Begin with the line that contains "Write part 2" and end with the line that contains "at the cap.", transcribing exactly each line in that stretch and no other.

• RECORD EXTRACTS
----

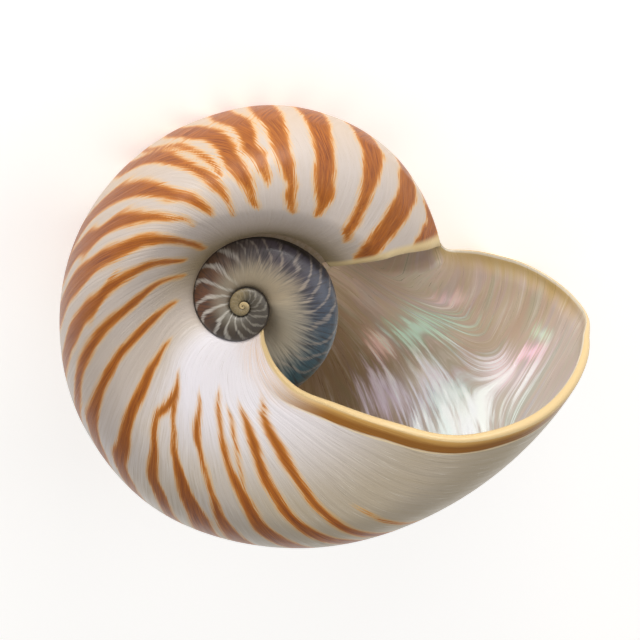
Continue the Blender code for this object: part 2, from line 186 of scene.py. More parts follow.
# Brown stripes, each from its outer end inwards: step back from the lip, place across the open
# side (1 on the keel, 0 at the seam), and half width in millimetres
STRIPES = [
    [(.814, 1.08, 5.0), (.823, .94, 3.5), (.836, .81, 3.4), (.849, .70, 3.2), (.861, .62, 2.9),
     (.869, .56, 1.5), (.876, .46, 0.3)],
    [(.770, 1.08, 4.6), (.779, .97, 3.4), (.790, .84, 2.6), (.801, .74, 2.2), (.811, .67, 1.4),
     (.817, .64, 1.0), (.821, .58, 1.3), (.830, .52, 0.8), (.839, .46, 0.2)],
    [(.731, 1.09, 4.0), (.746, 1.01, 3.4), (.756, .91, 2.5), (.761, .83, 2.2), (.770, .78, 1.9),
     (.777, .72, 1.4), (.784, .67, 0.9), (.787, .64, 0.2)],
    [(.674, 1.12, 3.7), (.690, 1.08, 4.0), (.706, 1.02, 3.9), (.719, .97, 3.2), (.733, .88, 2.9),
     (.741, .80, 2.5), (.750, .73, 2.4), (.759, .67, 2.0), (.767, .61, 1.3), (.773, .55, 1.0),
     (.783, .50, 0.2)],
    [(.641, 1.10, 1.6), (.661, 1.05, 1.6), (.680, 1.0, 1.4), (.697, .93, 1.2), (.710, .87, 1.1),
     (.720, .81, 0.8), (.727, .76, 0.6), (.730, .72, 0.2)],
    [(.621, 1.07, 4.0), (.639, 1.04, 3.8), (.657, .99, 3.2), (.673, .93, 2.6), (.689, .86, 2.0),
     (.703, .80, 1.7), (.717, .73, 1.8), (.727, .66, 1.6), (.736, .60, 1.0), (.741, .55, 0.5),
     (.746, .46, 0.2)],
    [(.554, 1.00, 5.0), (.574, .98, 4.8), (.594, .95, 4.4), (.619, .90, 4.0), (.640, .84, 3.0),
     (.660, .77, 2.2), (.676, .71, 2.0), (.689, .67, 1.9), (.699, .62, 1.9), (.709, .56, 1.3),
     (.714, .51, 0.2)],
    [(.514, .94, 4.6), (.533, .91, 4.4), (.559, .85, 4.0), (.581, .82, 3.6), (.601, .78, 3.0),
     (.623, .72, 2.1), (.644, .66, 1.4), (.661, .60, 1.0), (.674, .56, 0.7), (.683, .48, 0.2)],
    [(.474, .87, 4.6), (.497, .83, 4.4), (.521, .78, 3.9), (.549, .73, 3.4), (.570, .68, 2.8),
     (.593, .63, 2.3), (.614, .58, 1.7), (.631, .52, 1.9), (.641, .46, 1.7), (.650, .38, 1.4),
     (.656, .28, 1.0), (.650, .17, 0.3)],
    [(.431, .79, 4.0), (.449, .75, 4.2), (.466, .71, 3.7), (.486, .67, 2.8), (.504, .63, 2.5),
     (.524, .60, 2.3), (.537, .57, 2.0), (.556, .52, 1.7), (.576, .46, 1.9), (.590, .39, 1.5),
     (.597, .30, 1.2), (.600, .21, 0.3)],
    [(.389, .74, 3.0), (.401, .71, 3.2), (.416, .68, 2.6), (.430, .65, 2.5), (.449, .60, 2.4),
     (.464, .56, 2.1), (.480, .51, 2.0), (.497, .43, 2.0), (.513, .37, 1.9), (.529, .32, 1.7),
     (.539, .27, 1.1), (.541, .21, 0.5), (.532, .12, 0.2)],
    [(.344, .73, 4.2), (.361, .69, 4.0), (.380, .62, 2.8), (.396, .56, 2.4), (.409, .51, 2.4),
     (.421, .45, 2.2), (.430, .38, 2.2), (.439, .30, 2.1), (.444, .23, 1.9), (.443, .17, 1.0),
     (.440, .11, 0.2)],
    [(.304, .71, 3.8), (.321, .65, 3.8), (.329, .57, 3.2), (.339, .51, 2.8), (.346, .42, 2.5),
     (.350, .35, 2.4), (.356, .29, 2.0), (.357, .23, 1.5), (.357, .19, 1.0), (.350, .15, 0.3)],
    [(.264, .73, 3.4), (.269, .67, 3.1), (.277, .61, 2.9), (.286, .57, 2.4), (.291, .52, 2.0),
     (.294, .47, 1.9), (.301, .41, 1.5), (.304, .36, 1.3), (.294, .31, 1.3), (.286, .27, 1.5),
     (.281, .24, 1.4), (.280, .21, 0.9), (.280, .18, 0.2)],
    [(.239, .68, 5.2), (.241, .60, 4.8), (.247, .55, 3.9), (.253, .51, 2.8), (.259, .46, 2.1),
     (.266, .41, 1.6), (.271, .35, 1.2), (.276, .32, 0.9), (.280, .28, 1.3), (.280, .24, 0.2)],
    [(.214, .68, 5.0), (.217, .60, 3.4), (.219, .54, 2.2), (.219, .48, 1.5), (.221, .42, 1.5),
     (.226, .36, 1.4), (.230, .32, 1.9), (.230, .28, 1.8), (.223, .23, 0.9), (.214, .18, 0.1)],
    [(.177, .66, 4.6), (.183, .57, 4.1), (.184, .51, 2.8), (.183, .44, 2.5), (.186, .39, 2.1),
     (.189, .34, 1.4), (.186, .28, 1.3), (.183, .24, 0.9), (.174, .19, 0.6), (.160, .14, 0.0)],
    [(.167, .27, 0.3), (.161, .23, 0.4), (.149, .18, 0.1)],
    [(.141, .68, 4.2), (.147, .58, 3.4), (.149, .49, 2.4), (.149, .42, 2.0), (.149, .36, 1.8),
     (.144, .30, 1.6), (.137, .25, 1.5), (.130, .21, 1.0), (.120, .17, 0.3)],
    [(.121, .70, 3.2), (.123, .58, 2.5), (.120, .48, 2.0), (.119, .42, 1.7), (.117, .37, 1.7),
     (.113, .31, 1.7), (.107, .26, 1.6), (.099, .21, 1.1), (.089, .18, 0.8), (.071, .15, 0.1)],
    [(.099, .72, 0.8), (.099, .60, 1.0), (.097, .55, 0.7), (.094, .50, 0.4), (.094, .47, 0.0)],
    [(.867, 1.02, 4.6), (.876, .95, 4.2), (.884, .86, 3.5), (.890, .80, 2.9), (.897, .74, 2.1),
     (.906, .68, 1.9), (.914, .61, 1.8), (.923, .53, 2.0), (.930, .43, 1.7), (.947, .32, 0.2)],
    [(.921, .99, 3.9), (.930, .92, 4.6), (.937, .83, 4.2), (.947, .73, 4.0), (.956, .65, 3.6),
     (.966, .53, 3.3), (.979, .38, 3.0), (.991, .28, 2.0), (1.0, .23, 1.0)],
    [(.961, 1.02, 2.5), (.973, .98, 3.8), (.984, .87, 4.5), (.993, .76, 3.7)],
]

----

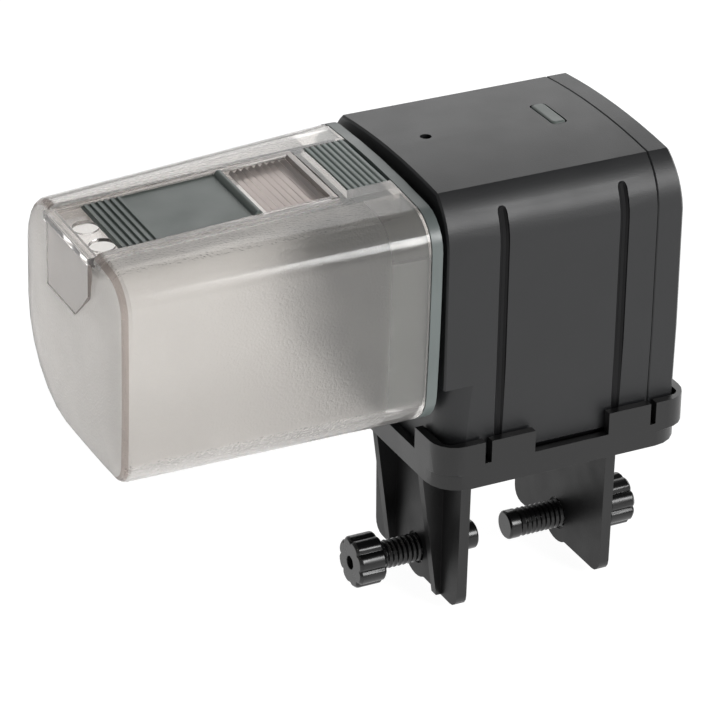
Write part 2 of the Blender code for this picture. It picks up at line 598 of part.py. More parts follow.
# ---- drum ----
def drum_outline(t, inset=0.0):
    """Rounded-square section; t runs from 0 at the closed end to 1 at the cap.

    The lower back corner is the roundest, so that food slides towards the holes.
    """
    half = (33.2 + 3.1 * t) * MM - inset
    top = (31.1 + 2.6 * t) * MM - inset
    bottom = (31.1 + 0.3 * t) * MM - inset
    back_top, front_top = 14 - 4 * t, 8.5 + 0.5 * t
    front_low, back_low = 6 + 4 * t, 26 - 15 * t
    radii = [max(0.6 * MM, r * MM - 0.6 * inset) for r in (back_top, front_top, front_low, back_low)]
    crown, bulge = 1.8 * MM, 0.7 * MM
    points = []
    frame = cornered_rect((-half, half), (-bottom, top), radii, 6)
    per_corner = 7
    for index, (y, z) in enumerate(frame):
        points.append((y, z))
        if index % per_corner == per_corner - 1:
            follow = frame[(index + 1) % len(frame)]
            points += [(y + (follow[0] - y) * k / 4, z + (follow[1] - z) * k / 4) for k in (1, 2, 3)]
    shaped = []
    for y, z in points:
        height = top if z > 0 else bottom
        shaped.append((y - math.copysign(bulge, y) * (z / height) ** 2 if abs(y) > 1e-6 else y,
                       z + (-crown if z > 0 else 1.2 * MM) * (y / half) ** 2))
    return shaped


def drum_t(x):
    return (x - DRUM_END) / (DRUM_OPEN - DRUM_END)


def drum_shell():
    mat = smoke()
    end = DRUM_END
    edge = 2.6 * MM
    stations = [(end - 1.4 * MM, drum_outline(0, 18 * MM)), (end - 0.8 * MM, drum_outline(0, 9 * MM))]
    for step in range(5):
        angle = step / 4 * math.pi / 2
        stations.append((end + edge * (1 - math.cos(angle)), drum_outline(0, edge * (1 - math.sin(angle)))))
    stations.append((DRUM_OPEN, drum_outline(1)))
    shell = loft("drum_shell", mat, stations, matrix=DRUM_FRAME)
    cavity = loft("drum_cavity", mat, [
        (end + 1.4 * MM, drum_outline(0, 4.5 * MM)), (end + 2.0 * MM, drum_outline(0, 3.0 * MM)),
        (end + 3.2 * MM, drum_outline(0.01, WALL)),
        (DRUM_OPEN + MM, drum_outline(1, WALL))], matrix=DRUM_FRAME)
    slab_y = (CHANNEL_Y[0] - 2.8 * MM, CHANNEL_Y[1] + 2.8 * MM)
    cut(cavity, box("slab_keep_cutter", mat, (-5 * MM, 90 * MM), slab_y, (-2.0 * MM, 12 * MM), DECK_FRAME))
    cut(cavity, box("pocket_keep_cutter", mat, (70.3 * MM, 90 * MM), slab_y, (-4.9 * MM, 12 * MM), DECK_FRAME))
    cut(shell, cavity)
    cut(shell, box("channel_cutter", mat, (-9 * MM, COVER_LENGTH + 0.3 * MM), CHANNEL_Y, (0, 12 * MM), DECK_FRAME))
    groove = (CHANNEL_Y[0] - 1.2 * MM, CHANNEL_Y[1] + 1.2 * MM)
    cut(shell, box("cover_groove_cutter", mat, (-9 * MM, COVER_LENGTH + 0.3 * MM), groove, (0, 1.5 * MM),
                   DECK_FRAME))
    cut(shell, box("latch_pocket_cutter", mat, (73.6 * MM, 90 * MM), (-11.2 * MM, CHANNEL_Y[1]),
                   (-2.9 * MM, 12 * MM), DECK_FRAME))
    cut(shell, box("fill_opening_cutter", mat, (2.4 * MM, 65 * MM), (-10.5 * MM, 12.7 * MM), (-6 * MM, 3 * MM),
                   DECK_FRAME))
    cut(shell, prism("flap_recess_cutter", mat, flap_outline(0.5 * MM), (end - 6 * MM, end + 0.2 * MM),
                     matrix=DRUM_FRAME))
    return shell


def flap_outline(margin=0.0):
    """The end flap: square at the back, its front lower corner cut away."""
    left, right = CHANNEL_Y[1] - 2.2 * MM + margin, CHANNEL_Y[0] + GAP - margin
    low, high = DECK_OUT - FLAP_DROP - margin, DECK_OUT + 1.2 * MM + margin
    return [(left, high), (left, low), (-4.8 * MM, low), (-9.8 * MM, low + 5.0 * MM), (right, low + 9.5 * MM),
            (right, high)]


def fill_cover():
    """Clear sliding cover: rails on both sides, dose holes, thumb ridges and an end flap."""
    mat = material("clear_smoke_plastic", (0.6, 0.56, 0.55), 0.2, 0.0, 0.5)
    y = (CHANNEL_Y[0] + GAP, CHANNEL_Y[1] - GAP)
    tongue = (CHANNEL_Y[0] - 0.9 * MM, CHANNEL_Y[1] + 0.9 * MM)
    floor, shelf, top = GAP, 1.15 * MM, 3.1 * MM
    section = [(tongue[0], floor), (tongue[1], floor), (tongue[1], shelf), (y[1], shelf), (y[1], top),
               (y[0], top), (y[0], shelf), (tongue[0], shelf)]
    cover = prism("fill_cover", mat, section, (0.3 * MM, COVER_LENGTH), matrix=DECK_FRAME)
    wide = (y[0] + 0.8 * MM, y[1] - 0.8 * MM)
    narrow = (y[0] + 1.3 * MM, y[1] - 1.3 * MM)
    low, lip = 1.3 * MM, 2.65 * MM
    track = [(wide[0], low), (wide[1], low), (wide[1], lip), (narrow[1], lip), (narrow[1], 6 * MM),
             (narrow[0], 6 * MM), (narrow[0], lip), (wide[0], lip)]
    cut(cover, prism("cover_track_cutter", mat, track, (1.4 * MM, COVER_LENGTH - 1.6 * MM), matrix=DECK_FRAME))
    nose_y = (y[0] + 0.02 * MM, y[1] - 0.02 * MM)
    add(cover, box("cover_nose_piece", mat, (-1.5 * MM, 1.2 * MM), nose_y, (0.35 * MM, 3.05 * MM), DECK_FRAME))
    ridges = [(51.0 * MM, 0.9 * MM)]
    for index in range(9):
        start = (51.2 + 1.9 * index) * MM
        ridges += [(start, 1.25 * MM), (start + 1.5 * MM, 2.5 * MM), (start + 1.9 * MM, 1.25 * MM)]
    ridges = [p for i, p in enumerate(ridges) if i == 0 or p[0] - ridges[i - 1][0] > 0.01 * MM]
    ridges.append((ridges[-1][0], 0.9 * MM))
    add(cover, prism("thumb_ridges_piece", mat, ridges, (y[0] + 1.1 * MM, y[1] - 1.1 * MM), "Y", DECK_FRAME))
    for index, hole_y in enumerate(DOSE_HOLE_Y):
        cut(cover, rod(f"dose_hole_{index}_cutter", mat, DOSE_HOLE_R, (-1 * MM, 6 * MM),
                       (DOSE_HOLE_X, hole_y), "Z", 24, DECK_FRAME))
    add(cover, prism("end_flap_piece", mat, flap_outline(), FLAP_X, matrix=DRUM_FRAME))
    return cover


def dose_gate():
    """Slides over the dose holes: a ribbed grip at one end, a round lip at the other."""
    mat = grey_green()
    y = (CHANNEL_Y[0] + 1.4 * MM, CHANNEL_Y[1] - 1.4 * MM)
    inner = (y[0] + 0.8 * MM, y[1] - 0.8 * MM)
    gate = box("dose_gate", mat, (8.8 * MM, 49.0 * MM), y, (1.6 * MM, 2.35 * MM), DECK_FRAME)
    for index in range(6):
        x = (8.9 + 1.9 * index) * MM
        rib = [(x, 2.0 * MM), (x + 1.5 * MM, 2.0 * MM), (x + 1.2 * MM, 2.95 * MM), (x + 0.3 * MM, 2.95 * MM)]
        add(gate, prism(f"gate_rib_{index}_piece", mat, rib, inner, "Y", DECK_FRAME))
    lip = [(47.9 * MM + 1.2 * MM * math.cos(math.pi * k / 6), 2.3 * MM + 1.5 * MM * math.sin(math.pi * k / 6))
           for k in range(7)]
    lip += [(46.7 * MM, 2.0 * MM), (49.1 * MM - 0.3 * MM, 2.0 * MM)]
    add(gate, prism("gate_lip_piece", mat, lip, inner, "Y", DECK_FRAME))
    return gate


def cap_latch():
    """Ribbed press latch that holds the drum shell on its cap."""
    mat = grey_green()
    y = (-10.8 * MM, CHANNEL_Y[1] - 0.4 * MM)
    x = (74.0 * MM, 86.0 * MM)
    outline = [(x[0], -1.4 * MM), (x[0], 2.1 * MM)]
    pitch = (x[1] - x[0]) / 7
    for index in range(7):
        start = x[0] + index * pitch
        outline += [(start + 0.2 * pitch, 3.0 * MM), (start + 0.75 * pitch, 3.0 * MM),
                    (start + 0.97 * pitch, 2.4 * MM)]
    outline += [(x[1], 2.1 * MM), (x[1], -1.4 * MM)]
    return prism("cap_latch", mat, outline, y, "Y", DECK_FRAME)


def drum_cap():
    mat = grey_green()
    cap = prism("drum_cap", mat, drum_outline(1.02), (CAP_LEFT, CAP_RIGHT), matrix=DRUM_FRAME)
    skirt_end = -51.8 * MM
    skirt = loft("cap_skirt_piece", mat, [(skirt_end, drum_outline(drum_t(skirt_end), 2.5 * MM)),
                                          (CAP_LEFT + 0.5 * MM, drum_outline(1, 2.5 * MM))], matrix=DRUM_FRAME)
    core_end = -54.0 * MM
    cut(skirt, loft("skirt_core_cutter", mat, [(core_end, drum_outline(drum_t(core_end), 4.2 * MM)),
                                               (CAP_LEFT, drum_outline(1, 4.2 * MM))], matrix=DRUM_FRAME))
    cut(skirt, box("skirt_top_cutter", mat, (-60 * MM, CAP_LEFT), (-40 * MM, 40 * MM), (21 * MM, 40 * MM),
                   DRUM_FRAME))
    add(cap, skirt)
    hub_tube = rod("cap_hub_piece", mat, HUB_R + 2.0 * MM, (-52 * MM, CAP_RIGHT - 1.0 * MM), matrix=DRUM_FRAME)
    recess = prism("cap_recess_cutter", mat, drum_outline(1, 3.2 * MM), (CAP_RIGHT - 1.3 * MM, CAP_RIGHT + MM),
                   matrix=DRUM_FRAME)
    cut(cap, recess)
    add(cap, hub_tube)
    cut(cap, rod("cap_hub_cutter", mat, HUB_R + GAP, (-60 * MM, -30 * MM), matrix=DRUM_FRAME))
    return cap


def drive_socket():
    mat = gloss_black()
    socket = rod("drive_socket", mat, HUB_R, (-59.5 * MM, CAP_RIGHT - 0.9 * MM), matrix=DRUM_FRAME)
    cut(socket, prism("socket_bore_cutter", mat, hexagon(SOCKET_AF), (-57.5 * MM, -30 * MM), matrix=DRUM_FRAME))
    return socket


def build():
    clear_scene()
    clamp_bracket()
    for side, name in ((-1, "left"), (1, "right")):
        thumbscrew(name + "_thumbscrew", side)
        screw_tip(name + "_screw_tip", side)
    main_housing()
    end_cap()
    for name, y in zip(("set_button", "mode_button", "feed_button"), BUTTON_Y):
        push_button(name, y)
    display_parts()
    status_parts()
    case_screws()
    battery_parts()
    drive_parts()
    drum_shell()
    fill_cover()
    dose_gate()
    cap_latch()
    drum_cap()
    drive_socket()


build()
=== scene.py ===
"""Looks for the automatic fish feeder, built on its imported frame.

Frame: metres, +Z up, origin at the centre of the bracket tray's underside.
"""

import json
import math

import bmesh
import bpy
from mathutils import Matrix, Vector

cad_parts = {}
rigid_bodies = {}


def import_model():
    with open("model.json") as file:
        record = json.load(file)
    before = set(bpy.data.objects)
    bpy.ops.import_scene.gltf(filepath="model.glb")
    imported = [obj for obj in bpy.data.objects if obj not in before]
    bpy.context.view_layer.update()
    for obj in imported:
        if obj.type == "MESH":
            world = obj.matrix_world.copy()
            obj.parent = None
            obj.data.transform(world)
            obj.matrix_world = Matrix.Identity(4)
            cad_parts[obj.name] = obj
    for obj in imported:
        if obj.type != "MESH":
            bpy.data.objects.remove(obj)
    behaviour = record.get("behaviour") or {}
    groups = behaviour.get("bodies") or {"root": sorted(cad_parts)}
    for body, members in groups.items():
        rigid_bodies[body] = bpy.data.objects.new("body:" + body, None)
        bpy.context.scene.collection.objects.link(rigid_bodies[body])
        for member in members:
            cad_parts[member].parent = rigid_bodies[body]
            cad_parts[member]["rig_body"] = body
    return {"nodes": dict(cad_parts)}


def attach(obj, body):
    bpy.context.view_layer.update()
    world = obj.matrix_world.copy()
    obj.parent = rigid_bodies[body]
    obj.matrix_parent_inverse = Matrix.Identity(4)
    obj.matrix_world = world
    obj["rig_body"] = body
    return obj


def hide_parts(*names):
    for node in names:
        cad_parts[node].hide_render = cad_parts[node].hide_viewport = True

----

• COMPLETE RESPONSE
Write part 2 of the Blender code for this picture. It picks up at line 598 of part.py. More parts follow.
# ---- drum ----
def drum_outline(t, inset=0.0):
    """Rounded-square section; t runs from 0 at the closed end to 1 at the cap.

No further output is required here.